I think I've figured out the issue - I was using q_dot_maybe(non_ssm_precision), which was returning the specialized JIT vector dot product operation which is why an error is being thrown for unexpected keyword 'precision'. I'll fix this to just set the dot_general directly for the MLPs and extraneous dense layers and set the default precision to fp32. Will make/test these adjustments and then push today.

kmheckel commented 4 months ago

Fixed the issues and will push them. Instead of passing the q configs with other unnecessary information around purely to carry the non_ssm_precision, I changed it to just communicate the non_ssm_precision information as an int. This change was due to issues about non-hashable arguments.
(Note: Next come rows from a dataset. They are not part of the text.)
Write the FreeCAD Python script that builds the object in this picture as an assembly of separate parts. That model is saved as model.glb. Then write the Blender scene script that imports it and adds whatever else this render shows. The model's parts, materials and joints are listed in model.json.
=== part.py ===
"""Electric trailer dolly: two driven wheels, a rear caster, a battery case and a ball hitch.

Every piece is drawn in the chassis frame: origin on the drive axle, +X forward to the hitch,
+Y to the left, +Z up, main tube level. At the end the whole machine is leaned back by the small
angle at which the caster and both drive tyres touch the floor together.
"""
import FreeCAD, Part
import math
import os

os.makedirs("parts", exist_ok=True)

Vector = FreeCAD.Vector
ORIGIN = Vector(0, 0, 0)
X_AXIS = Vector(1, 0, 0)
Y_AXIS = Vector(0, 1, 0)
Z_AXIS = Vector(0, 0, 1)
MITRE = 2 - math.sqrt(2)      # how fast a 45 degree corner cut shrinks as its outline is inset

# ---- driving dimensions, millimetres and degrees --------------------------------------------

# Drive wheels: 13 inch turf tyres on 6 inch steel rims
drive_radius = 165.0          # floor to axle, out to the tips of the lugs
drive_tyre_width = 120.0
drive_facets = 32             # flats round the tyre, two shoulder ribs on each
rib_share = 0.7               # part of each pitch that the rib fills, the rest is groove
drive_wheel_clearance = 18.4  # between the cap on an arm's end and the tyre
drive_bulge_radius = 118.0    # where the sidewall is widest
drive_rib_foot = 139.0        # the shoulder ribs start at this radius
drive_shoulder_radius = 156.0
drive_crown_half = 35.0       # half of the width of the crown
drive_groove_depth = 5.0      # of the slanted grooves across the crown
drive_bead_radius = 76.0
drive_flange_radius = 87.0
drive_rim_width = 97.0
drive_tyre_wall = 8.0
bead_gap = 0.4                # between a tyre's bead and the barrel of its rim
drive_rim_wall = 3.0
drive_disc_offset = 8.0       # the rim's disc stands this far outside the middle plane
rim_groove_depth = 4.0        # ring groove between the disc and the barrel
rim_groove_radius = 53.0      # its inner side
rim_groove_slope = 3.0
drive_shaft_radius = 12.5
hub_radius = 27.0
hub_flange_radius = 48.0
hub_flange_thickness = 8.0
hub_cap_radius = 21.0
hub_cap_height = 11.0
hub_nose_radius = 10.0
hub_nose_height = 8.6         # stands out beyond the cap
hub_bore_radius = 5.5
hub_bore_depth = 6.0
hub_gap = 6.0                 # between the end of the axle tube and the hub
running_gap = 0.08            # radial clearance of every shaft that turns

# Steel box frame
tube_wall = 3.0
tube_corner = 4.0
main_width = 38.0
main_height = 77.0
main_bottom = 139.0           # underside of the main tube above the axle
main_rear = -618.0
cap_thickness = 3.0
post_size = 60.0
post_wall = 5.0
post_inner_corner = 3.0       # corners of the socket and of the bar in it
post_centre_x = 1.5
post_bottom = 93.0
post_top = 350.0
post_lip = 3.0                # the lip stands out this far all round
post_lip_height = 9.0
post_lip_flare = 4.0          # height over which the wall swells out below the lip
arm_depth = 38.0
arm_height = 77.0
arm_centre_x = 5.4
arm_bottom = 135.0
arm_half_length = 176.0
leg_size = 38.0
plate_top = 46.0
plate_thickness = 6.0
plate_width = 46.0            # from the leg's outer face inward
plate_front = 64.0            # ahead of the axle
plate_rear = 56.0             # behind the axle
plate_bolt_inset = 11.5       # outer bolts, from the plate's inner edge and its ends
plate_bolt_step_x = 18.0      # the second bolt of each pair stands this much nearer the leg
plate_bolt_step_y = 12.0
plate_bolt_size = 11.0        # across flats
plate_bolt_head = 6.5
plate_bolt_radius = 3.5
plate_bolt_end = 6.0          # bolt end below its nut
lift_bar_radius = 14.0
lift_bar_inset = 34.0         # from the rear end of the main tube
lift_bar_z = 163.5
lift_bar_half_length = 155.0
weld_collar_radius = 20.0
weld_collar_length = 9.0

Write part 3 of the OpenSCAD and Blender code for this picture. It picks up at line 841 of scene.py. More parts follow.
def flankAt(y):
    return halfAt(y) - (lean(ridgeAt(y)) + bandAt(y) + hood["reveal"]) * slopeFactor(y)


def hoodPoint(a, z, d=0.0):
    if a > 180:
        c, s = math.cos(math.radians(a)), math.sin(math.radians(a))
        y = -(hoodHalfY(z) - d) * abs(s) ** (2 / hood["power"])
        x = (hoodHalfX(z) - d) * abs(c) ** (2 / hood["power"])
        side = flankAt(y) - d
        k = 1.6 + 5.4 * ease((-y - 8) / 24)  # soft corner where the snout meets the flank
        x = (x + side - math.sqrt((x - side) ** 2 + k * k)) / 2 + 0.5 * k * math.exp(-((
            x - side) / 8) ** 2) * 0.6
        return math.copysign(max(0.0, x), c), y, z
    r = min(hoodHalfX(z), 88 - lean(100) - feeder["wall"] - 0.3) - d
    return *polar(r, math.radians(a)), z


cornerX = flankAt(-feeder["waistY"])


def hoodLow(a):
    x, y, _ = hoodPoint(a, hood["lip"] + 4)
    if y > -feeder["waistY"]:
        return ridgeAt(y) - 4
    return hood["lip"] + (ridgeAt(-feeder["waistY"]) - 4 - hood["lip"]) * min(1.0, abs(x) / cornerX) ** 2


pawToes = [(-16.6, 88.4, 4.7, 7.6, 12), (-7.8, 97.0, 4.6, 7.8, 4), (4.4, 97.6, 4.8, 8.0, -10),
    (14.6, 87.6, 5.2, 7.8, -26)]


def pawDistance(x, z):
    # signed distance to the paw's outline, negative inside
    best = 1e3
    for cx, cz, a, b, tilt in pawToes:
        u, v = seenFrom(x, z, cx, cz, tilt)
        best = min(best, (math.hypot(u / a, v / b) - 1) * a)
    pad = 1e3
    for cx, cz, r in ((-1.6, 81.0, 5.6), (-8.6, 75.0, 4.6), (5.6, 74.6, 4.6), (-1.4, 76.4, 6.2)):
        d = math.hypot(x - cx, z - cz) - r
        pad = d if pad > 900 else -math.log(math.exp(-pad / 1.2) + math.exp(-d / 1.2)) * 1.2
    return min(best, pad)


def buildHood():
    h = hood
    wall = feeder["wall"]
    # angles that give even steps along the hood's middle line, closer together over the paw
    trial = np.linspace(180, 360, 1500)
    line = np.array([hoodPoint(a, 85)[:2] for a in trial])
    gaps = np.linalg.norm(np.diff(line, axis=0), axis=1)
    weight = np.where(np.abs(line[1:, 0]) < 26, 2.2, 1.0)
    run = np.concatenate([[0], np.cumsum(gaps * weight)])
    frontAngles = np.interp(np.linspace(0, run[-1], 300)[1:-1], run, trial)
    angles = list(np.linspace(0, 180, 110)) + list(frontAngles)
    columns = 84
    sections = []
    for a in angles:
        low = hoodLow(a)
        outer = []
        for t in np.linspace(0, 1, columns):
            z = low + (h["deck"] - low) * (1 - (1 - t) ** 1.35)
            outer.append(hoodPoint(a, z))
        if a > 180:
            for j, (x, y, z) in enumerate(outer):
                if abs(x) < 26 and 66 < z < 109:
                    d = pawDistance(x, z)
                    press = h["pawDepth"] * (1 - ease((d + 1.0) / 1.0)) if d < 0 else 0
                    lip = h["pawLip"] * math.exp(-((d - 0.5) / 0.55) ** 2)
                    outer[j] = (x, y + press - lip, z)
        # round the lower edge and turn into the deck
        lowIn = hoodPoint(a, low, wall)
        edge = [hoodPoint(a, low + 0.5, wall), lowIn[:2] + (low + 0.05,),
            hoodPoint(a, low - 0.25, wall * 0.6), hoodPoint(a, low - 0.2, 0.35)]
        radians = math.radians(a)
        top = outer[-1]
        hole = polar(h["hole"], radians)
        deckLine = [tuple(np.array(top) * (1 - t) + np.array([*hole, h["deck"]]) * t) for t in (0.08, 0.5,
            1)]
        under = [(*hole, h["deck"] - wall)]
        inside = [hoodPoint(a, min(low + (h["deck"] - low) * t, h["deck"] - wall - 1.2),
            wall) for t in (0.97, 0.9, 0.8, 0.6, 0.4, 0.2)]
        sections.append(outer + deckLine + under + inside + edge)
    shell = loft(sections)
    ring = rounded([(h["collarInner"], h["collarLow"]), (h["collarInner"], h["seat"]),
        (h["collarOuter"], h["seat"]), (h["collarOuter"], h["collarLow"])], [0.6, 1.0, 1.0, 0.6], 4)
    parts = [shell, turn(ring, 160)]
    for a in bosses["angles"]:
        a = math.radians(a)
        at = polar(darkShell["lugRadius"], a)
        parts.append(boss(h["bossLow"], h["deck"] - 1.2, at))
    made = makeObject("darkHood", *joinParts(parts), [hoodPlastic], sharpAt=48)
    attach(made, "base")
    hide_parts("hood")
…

We will have to go through the architectures at some point just to probe the quantization but this gets us a lot closer.

kmheckel commented 4 months ago

This commit finishes most issues except for quantizing the norm operations: https://github.com/lindermanlab/S5/commit/31a099c2a8fe7b818e5aa324b8e50ad7f7bf8b3e

kmheckel commented 4 months ago

For LayerNorm, we should set use_bias=False to be cautious about injecting additional information.

kmheckel commented 4 months ago

I don't think we should worry about masked_meanpool since it lies at the end of the entire model pipeline, so it wouldn't break quantization in the middle of the model.

kmheckel commented 4 months ago

Closing since all major wickets have been hit for preprint.